Often the belt covers areas where homes could be considered more affordable yet the cost of servicing the mortgage loan represents a high proportion of the families' available income. Changes to cost of servicing a mortgage, seen through interest rate fluctuations, can trigger widespread satisfaction or dissatisfaction towards the government of the day.
In the 2004 federal election, the media played up the narrative the mortgage belt voted highly in favour of the Coalition, in fear that economic management under the Australian Labor Party could increase interest rates. The Coalition ran a fear campaign on the issue and this became one of the keystones which helped it win a successive fourth term. However, it is generally agreed that governments have little control over interest rates, which are set by the Reserve Bank of Australia.

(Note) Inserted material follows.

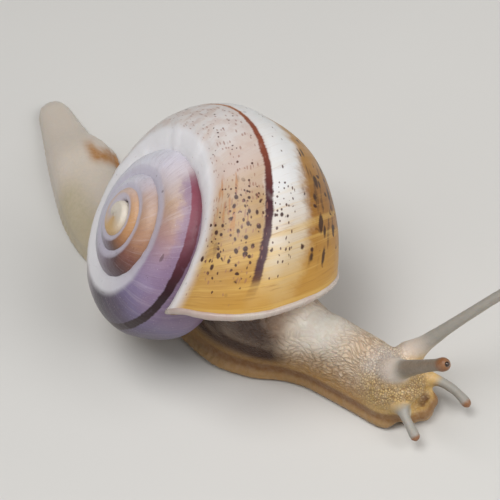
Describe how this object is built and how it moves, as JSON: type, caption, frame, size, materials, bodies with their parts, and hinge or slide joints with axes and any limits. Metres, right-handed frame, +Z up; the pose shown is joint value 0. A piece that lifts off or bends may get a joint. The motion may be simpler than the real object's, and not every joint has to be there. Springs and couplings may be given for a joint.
{
  "type": "banded land snail",
  "caption": "Life-size museum model of a banded, white-lipped land snail crawling with its feelers out, resting on its flat sole",
  "frame": {"origin": "on the flat sole of the foot, under the shell", "axes": "+X the way the neck points and the body's length, +Y the animal's left, +Z up"},
  "size_m": [0.0508, 0.0181, 0.0157],
  "materials": {
    "skin": "moist, finely wrinkled flesh",
    "feeler": "moist, smooth flesh",
    "eye": "glossy",
    "mantle": "moist flesh",
    "spire": "satin shell",
    "shell": "satin shell with fine growth lines",
    "lip": "glossy porcelain white"
  },
  "bodies": {
    "root": {"tail": "skin", "foot_rear": "skin", "trunk": "skin", "neck": "skin", "head": "skin", "mouth_lobe_left": "skin", "mouth_lobe_right": "skin", "feeler_upper_left": "feeler", "feeler_upper_right": "feeler", "feeler_lower_left": "feeler", "feeler_lower_right": "feeler", "eye_left": "eye", "eye_right": "eye", "mantle_collar": "mantle", "shell_spire": "spire", "shell_last_whorl": "shell", "shell_lip": "lip"}
  },
  "joints": []
}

There is little evidence in the political science literature to support the media's narrative for the mortgage belt making negative economic assessments of the Labor Party instead leader effects had a far larger impact on vote choice with a significant effect for negative assessments of the Labor leader, Mark Latham, on the defection of Labor partisans to the Coalition.[1]
In March 2005, interest rates rose by a quarter of a percent.
Mortgage belt areas played a significant role in the 2007 election where Labor won back many mortgage belt Liberal strongholds won in the 1996 election due to general disaffection with the incumbent government as well as high interest rates.[according to whom?]
The term has also seen use in New Zealand by political and economic commentators.[2][3][4][5]